[START Raw data]

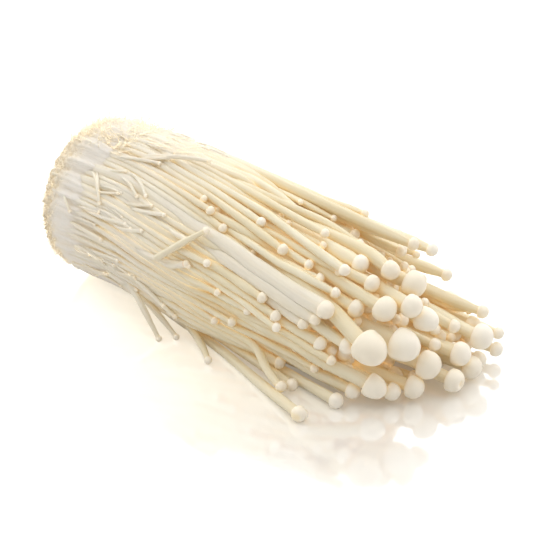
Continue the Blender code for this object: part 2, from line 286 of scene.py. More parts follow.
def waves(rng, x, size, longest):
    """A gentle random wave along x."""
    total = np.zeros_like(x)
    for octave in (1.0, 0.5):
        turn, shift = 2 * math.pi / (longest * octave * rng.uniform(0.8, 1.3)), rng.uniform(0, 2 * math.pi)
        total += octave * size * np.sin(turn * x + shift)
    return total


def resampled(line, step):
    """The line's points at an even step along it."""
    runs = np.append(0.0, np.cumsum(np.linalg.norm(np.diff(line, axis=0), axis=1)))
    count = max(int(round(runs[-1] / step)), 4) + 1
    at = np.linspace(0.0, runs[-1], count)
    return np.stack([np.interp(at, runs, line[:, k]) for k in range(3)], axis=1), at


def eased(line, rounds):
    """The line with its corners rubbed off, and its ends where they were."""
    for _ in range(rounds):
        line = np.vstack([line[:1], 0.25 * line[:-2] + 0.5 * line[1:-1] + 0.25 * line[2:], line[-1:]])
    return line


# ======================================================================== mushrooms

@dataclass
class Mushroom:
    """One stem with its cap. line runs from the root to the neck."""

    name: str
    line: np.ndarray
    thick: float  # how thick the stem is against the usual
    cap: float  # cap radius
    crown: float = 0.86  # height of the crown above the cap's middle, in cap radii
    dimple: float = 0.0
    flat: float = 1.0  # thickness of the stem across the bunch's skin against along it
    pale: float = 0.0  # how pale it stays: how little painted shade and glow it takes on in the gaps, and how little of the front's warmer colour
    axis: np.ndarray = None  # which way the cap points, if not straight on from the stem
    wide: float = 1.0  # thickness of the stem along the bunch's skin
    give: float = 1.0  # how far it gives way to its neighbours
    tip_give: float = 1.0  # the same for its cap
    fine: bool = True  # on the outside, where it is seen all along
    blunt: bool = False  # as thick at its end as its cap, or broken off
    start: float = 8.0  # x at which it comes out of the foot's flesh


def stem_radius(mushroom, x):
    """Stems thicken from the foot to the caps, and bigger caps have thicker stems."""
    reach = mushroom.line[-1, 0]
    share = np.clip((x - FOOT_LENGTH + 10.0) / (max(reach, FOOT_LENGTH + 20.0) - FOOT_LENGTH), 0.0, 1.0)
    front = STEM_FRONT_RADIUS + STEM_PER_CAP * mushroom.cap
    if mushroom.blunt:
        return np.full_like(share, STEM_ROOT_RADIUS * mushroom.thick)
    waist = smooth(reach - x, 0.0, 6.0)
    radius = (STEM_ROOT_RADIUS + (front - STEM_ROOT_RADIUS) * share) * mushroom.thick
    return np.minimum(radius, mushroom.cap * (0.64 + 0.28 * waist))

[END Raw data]

Task: Everything from the first line through the line containing "return total" should be quoted exactly, and nothing beyond it.

Expected output:
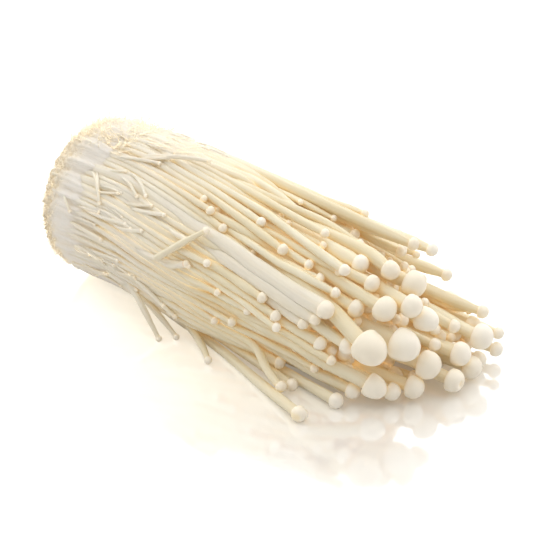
Continue the Blender code for this object: part 2, from line 286 of scene.py. More parts follow.
def waves(rng, x, size, longest):
    """A gentle random wave along x."""
    total = np.zeros_like(x)
    for octave in (1.0, 0.5):
        turn, shift = 2 * math.pi / (longest * octave * rng.uniform(0.8, 1.3)), rng.uniform(0, 2 * math.pi)
        total += octave * size * np.sin(turn * x + shift)
    return total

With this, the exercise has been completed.